Construction Dispute Trends For 2023
Despite tough conditions caused by COVID-19, leading to a slowdown in construction activities and a significant impact on the global economy, the construction industry continues to grow and evolve. In parallel with growth and innovation, comes disputes.
There is an increasing welcomed focus on sustainability, with many countries making ambitious and public commitments to reduce their carbon footprint and achieve carbon neutrality. For example, Bahrain has pledged to become carbon net zero by 2060 and to reduce carbon emissions by 30% by 2035, whereas the United Kingdom and UAE have similarly committed to reaching carbon net zero by 2050.
The implementation of sustainable construction practices may give rise to disputes in:
- Renewable Energy: the implementation of solar panels or wind turbines on construction sites can often lead to disputes between construction companies, non-profit organisations as well as local communities. Typical issues include visual blight, landscape impact, noise pollution generated by the mechanical operation of wind turbine blades and concerns over the impact on animal migration.
- Recycled Materials: unlike traditional building materials - concrete, steel, and lumber – recycled materials can vary greatly in quality, making it difficult to ensure their suitability for construction projects. This can lead to disputes between construction companies and suppliers over product quality, reliability, and performance.

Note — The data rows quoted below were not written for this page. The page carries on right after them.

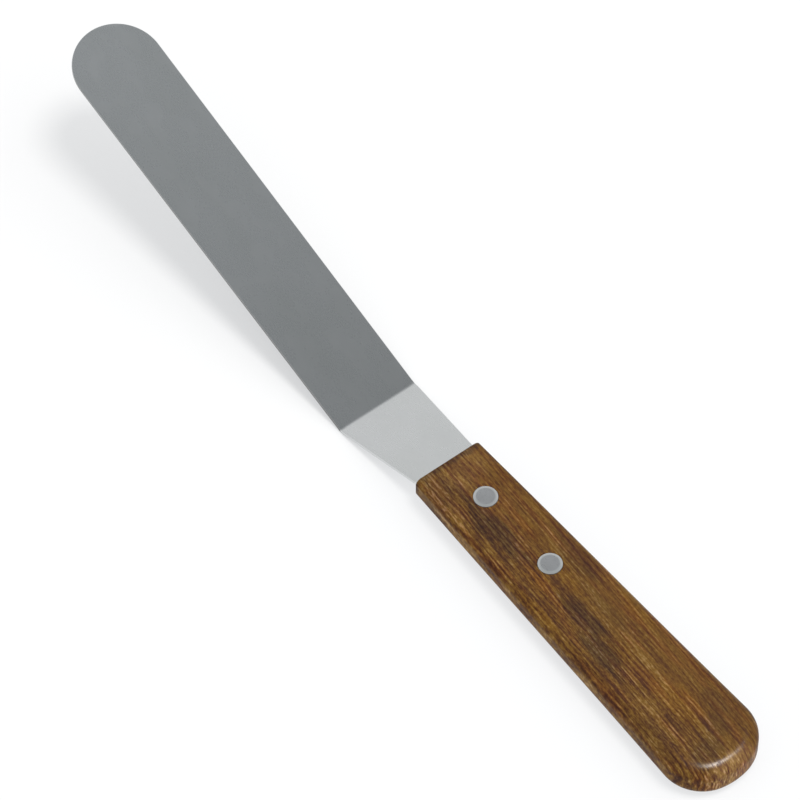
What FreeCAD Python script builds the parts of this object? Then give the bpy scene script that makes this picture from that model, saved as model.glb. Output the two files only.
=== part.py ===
import FreeCAD, Part

import math
import os

# Palette knife with an offset (cranked) blade: one strip of spring steel whose half tang is hidden
# between two hardwood handle halves, held by two cutler's rivets of a male and a female half each.
# Millimetres. The parts are made in the knife's own frame: X = 0 at the handle's front face, +X
# towards the tip, Z = 0 at the middle of the tang's thickness. rest_placement() then lays them on
# the ground as the knife rests, on the heel of its bend and the end of its handle.

# Handle: a wedge, thin and narrow at the front, thick and wide at the butt.
HANDLE_LENGTH = 115.2
FRONT_WIDTH = 20.5
BUTT_WIDTH = 26.6              # across the sides where the butt's corners begin
BUTT_CORNER_RADIUS = 11.8      # seen from above
BUTT_END_RADIUS = 19.5         # seen from above
FRONT_THICKNESS = 6.6
BUTT_THICKNESS = 10.9
FRONT_EASING = 1.7             # radius of the long edges at the front, growing towards the butt
BUTT_EASING = 3.8              # radius of the edges round the butt
FRONT_EDGE_RADIUS = 0.3        # round the front face

# Steel strip: tang, neck and blade are one piece.
STEEL_THICKNESS = 1.0
TIP_THICKNESS = 0.6            # the blade is ground thinner towards its tip
TANG_LENGTH = 52.0
TANG_WIDTH = 14.0
TANG_CORNER_RADIUS = 3.0
STUB_LENGTH = 0.75             # level stretch between the wood and the first bend
NECK_LENGTH = 28.8             # from bend to bend
NECK_DOWN = 12.0               # degrees below the tang's plane
NECK_WIDTH = 18.4              # at the wood
BEND_WIDTH = 24.0              # at the second bend
BEND_FLAT = 1.5                # parallel-sided stretch on each side of the second bend
BEND_RADIUS = 2.5              # inside of each bend
BLADE_LENGTH = 126.0           # from the second bend to the tip
BLADE_UP = 15.5                # degrees above the tang's plane
TIP_RADIUS = 12.5

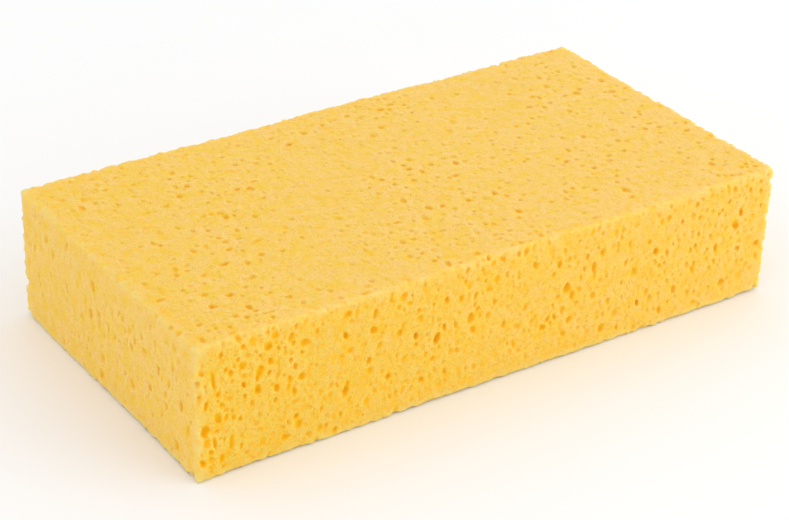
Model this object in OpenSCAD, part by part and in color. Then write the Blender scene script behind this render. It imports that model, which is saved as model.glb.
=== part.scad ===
// Block sponge of cellulose foam, for washing down, pasting and grouting.
// One solid block, cut from a larger loaf, so that the blade has opened the
// bubbles that lay in its way. Millimetres, +Z up, origin at the middle of the
// underside, with the length along X and the width along Y.

/* [Block] */
// Length of the block
block_length = 190; // [150:5:230]
// Width of the block
block_width = 100; // [80:5:130]
// Thickness of the block
block_height = 40; // [30:1:50]
// Radius that the cut leaves on every edge
edge_radius = 1; // [0.6:0.1:2]

/* [Pores] */
// Radius of the largest bubble that the cut opens
bubble_radius_max = 2.4; // [1.6:0.1:3]
// Radius of the smallest bubble that is drawn
bubble_radius_min = 0.9; // [0.6:0.1:1.2]
// Distance between neighbouring bubbles, at least
bubble_pitch = 11; // [9:1:16]
// Share of the places on a face that hold a bubble
bubble_share = 0.85; // [0.5:0.05:1]
// Number that the pattern of bubbles starts from
pattern_seed = 17; // [1:1:99]

/* [Hidden] */
$fn = 48;

foam_colour = [0.97, 0.80, 0.38];
// A bubble's centre lies from this share of its radius outside the cut...
centre_highest = 0.35;
// ...to this share of its radius inside it.
centre_deepest = 0.5;
// Least foam left between two bubbles
foam_wall = 0.4;
// Small bubbles far outnumber large ones: the power that skews their sizes
size_skew = 2.5;
// Strip along a face's border that no bubble reaches, so that the bubbles of
// two faces never meet at their common edge
border = bubble_radius_max * (1 + centre_deepest) + foam_wall;

// How many bubbles fit along a side of a face, and how far apart they then are
function places(side) = floor((side - 2 * border) / bubble_pitch);
function pitch(side) = (side - 2 * border) / places(side);
// The middle of one of those places, measured from the middle of the side
function place(i, side) = (i + 0.5) * pitch(side) - side / 2 + border;
// A bubble's radius, from a number between 0 and 1
function bubble_radius(u) =
    bubble_radius_min + (bubble_radius_max - bubble_radius_min) * pow(u, size_skew);

// A rectangle whose corners are true arcs
module rounded_rectangle(x, y, r) {
    square([x - 2 * r, y], center = true);
    square([x, y - 2 * r], center = true);
    for (sx = [-1, 1], sy = [-1, 1])
        translate([sx * (x / 2 - r), sy * (y / 2 - r)]) circle(r);
}

// A bar of length z, standing on the origin, with rounded upright edges
module rounded_bar(x, y, z, r) {
    linear_extrude(height = z) rounded_rectangle(x, y, r);
}

// The block before its pores are opened, with all twelve edges rounded
module cut_block() {
    intersection() {
        rounded_bar(block_length, block_width, block_height, edge_radius);
        translate([-block_length / 2, 0, block_height / 2]) rotate([0, 90, 0])
            rounded_bar(block_height, block_width, block_length, edge_radius);
        translate([0, block_width / 2, block_height / 2]) rotate([90, 0, 0])
            rounded_bar(block_length, block_height, block_width, edge_radius);
    }
}

// The bubbles that one cut opens, on a face of x by y in the XY plane. Each
// stays inside its own place, so that no two touch.
module opened_bubbles(x, y, seed) {
    // Five numbers for each place: shown or not, radius, height and two shifts
    count = places(x) * places(y);
    chance = rands(0, 1, 5 * count, seed);
    for (i = [0 : places(x) - 1], j = [0 : places(y) - 1]) {
        at = 5 * (i * places(y) + j);
        if (chance[at] < bubble_share) {
            r = bubble_radius(chance[at + 1]);
            height = r * (centre_highest
                - (centre_highest + centre_deepest) * chance[at + 2]);
            room_x = pitch(x) / 2 - r - foam_wall;
            room_y = pitch(y) / 2 - r - foam_wall;
            translate([
                place(i, x) + room_x * (2 * chance[at + 3] - 1),
                place(j, y) + room_y * (2 * chance[at + 4] - 1),
                height
            ]) sphere(r);
        }
    }
}

// The six cuts that free the block from the loaf, each with its own bubbles
module all_opened_bubbles() {
    middle = block_height / 2;
    translate([0, 0, block_height])
        opened_bubbles(block_length, block_width, pattern_seed);
    rotate([180, 0, 0])
        opened_bubbles(block_length, block_width, pattern_seed + 1);
    for (side = [-1, 1]) {
        translate([0, side * block_width / 2, middle]) rotate([-90 * side, 0, 0])
            opened_bubbles(block_length, block_height, pattern_seed + 3 + side);
        translate([side * block_length / 2, 0, middle]) rotate([0, 90 * side, 0])
            opened_bubbles(block_height, block_width, pattern_seed + 6 + side);
    }
}

// The one piece: the block with its pores
module sponge_block() {
    color(foam_colour) difference() {
        cut_block();
        all_opened_bubbles();
    }
}

sponge_block();
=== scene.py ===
import math

import bpy
import numpy as np
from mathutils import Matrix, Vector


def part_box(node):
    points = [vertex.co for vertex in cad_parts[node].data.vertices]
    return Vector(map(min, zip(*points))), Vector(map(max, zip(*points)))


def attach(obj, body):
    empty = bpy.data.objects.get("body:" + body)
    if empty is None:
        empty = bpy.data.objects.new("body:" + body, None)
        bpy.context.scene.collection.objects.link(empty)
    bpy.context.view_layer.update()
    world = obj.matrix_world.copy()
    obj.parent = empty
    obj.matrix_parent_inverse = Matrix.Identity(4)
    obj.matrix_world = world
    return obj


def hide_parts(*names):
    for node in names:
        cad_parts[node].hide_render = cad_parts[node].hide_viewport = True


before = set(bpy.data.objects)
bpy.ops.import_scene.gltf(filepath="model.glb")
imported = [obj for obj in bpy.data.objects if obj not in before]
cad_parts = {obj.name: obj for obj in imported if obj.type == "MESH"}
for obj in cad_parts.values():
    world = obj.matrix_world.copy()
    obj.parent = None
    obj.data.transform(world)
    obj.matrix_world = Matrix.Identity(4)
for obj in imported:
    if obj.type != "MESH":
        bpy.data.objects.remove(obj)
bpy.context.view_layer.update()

import openvdb
from mathutils import Matrix, Vector

# ---------------------------------------------------------------------------
# The sponge: one block of cellulose foam. Viscose is set into a loaf round
# crystals of salt, the salt is washed out, and a blade slices the loaf into
# blocks, so every face is a cut through bubbles of many sizes.
# ---------------------------------------------------------------------------
MM = 0.001

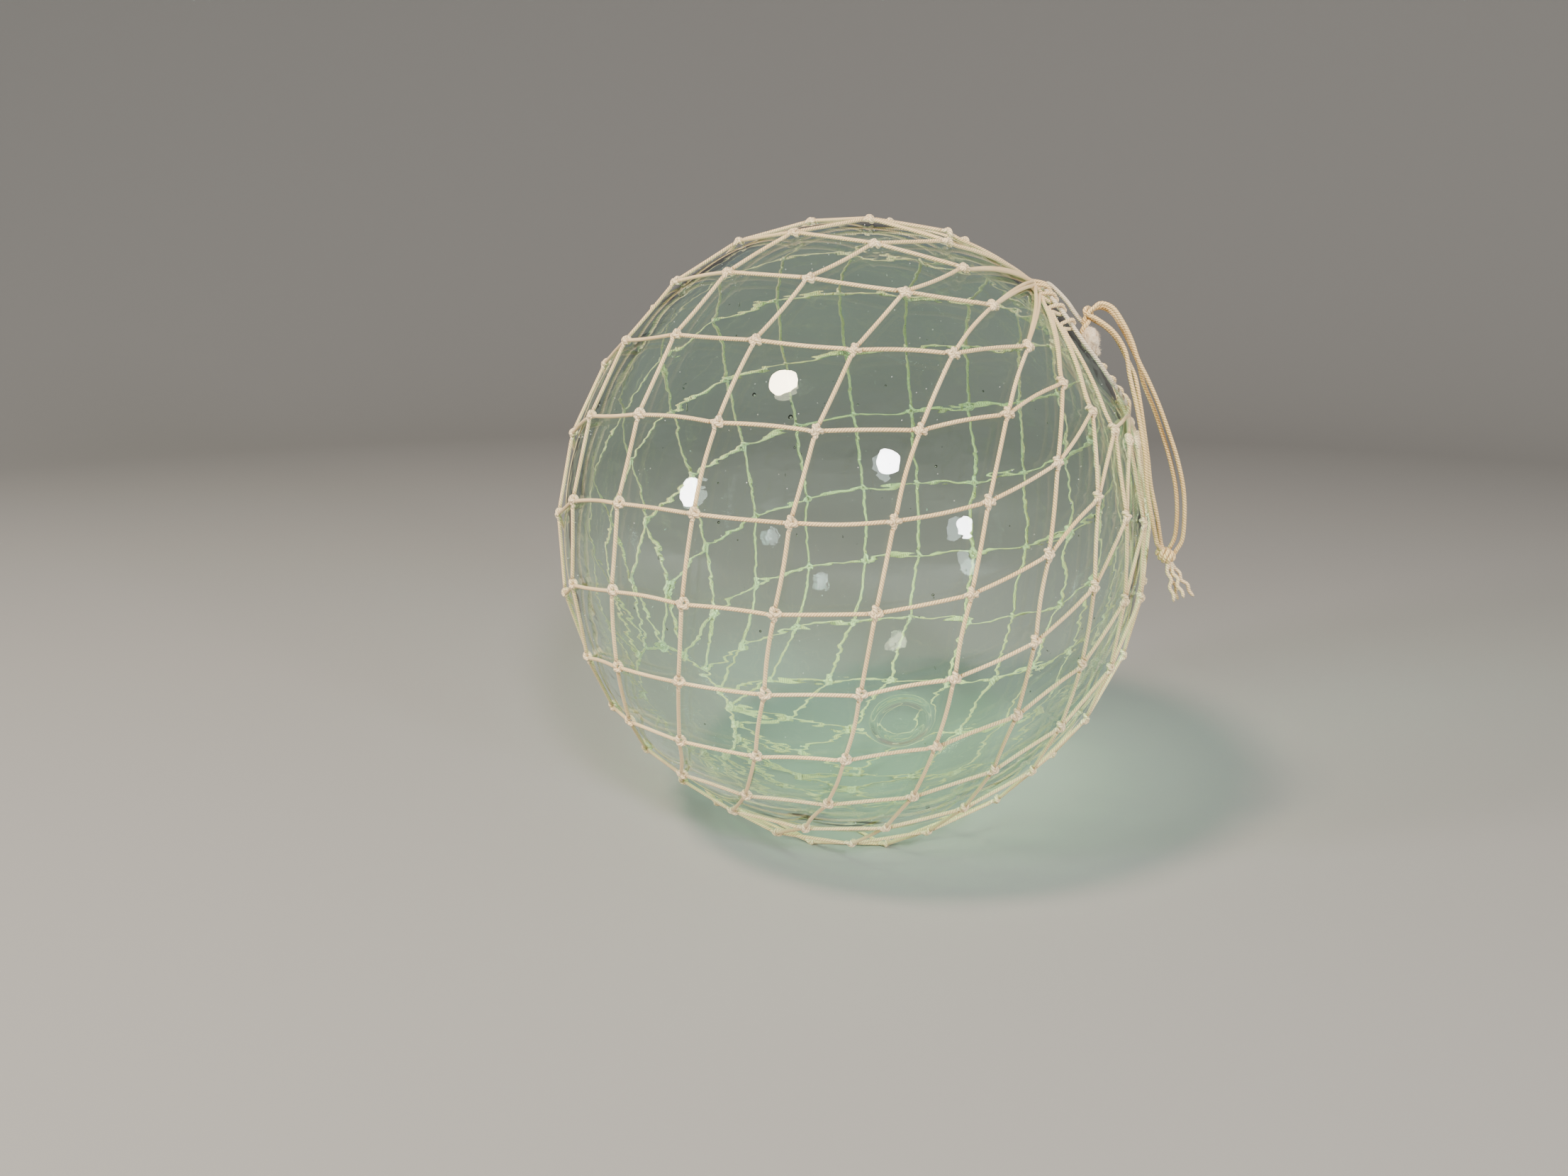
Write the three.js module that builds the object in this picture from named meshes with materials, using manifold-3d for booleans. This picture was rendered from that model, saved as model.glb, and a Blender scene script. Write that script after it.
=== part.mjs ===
import * as THREE from "three";
import { mergeVertices } from "three/addons/utils/BufferGeometryUtils.js";
import Module from "manifold-3d";

// A netted glass fishing float: a blown glass ball in a knotted diamond mesh net, which a
// drawstring gathers at the mouth, with a doubled hanging loop tied to the drawstring's knot.
// Millimetres, +Z up. The ball lies on the slack underside of its net.

// The glass
const BALL_WIDTH = 300;
const BALL_HEIGHT = 316;
const SEAL_DIAMETER = 26;
const SEAL_HEIGHT = 1.4;
const SEAL_HEADING = -84;
const SEAL_ELEVATION = -20;

// The net: its twine, one side of a mesh, and the angle that an open mesh keeps at the widest row
const TWINE = 1.8;
const MESH_SIDE = 40;
const MESH_OPENING = 83;
const KNOT_WIDTH = 5;
const KNOT_RISE = 2.4;
const CLOSEST_STRANDS = 44;
const MOUTH_TO_FIRST_ROW = 69;
const FAR_RING_RADIUS = 40;

// How the net sits on the ball, in degrees: its axis, its turn, its twist and its uneven stretch
const NET_HEADING = -20;
const NET_ELEVATION = 45.6;
const NET_TURN = -8.4;
const NET_TWIST = 9.2;
const STRETCH = 13.2;
const STRETCH_TURN = 18.7;

// The slack part of the net, which lies on the ground under the ball
const GROUND_GAP = 4;
const PRESSED_DEPTH = 0.9;
const SLACK_DROP = 12;
const SLACK_SPREAD = 24;

// The drawstring, its knot and the loop's twine
const DRAWSTRING = 2;
const MOUTH_RADIUS = 34;
const MOUTH_HEADING = -15;
const MOUTH_ELEVATION = 39.2;
const DRAWSTRING_RAISE = 1;
const STOPPER_TURN = 88;
const BARE_START = 70;
const BARE_END = 168;
const COLUMN_AFTER_BARE = 15;
const STOPPER_LENGTH = 12;
const STOPPER_WIDTH = 7.4;
const STOPPER_INSET = 3.5;
const LOOP_TWINE = 2;
const LANYARD_KNOT_LENGTH = 11;
const LANYARD_KNOT_WIDTH = 7.6;
const LOOP_STEP = 6.6;

// The hanging loop's places are given for a ball of this size, and move with the ball's own size
const LOOP_FOR_WIDTH = 300;
const LOOP_FOR_HEIGHT = 316;

// The smallest gap that two separate pieces keep, and the sides of a plain twine
const CLEARANCE = 0.35;
const CORD_SIDES = 8;

const radians = THREE.MathUtils.degToRad;
const wasm = await Module();
wasm.setup();

const glassMaterial = new THREE.MeshStandardMaterial({ color: 0x8fb8a4, roughness: 0.05, metalness: 0 });
const twineMaterial = new THREE.MeshStandardMaterial({ color: 0xd8c4a0, roughness: 0.9, metalness: 0 });
const cordMaterial = new THREE.MeshStandardMaterial({ color: 0xd2b078, roughness: 0.9, metalness: 0 });
const fibreMaterial = new THREE.MeshStandardMaterial({ color: 0xe2d8c4, roughness: 0.95, metalness: 0 });

const halfAxes = new THREE.Vector3(BALL_WIDTH / 2, BALL_WIDTH / 2, BALL_HEIGHT / 2);

// Directions and places on the glass
function direction(heading, elevation) {
  const level = Math.cos(radians(elevation));
  return new THREE.Vector3(
    level * Math.cos(radians(heading)),
    level * Math.sin(radians(heading)),
    Math.sin(radians(elevation)),
  );
}

function axisFrame(axis) {
  const upward = new THREE.Vector3(0, 0, 1);
  const first = upward.addScaledVector(axis, -axis.z).normalize();
  const second = new THREE.Vector3().crossVectors(axis, first);
  return { axis, first, second };
}

function aroundAxis(frame, fromAxis, turn) {
  return new THREE.Vector3()
    .addScaledVector(frame.axis, Math.cos(fromAxis))
    .addScaledVector(frame.first, Math.sin(fromAxis) * Math.cos(turn))
    .addScaledVector(frame.second, Math.sin(fromAxis) * Math.sin(turn));
}

function onGlass(towards, lift) {
  const surface = towards.clone().multiply(halfAxes);
  const normal = surface.clone().divide(halfAxes).divide(halfAxes).normalize();
  return { place: surface.addScaledVector(normal, lift), normal };
}

// Turning three.js geometry into manifold solids and back
function toSolid(geometry) {
  const bare = geometry.clone();
  bare.deleteAttribute("normal");
  bare.deleteAttribute("uv");
  const welded = mergeVertices(bare, 1e-4);
  return new wasm.Manifold(new wasm.Mesh({
    numProp: 3,
    vertProperties: Float32Array.from(welded.attributes.position.array),
    triVerts: Uint32Array.from(welded.index.array),
  }));
}

function toGeometry(solid) {
  const mesh = solid.getMesh();
  const geometry = new THREE.BufferGeometry();
  geometry.setAttribute("position", new THREE.BufferAttribute(Float32Array.from(mesh.vertProperties), 3));
  geometry.setIndex(new THREE.BufferAttribute(Uint32Array.from(mesh.triVerts), 1));
  return geometry;
}

function facesToGeometry(points, faces) {
  const geometry = new THREE.BufferGeometry();
  geometry.setAttribute("position", new THREE.Float32BufferAttribute(points.flatMap((p) => p.toArray()), 3));
  geometry.setIndex(faces.flat());
  return geometry;
}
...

- Interpretation of Sustainability Standards: there are several international and regional sustainability standards, such as the Leadership in Energy and Environmental Design (LEED) and the Global Sustainability Assessment System (GSAS), but there is a lack of clear guidelines as to how these standards should be applied in the construction industry. Ambiguity over the interpretation of sustainable standards and / or the implementation of sustainable construction practices may lead to disputes.
Cashflow remains king: the financial stability of contractors and their supply chains is critical to the success of construction projects. Contracting in the Middle East is commonly on a back-to-back or pay when paid basis.
When payment flow is paused or stopped at any stage, there are huge ramifications for the entire project:
- Incomplete Works: the most common consequence of a contractor facing insolvency is an inability to complete the work as contracted. This is likely to result in additional costs and delays for the employer who may need to find a new contractor to complete the remaining works. Moreover, the new contractor may need to spend extra time and resources to understand the project's specifications and requirements adding to the cost and time needed to complete the works.
- Liability Issues: an insolvent contractor may not have sufficient funds to pay for any damage caused to the property or to third parties.
- Contract Termination: an insolvency event may trigger termination due to the contractor's inability to complete works or due to liability issues. Such disputes can be complicated and difficult to resolve and are likely to lead to further delays and financial losses for an employer.
Whilst these innovative and world-leading projects will bring significant benefits, their size and scale may give rise to disputes due to:
- Complex contracts: Gigaprojects often involve complex contracts which typically outline the scope of the project, the timelines, and the compensation due for work performed and/or materials supplied. If the contract is it not well defined and / or difficult to interpret, disputes between owners, contractors and subcontractors may arise.
- Lack of coordination: with multiple contractors and stakeholders involved in a gigaproject, any lack of or gaps in coordination or interfacing will lead to disputes over responsibilities and obligations.
- Cost overruns: there are multiple factors that contribute to cost overruns in large scale infrastructure projects. As well changes to the project's scope, design or additional work, gigaprojects are susceptible to all of the risk factors above.
As the world emerges from the COVID-19 pandemic, many countries have eased restrictions put in place to curb the spread of the virus. However, COVID-19 continues to impact the industry through delays to project completion, changing contract conditions, payment disputes, supply chain disruption and force majeure claims.
How to mitigate the risk of a dispute?
There are several steps that stakeholders can take in order to mitigate the risk of disputes including:
- Utilising technology to streamline communication and collaboration between stakeholders.
- Staying constantly vigilant of any potential claims and give the earliest possible notice in order to prevent the disputes from escalating.
- Taking a proactive approach to risk management by identifying and addressing potential risks before they can escalate into disputes.
- Avoiding advancing unmeritorious claims or positions that may lead to disputes.
- Considering alternative project delivery methods.
- Pre-purchasing materials, especially long-lead items to help ensure that the necessary materials are available when needed as well as reducing the potential for delays which could give rise to disputes.
- Adopting a collaborative approach instead of an adversarial approach to project management.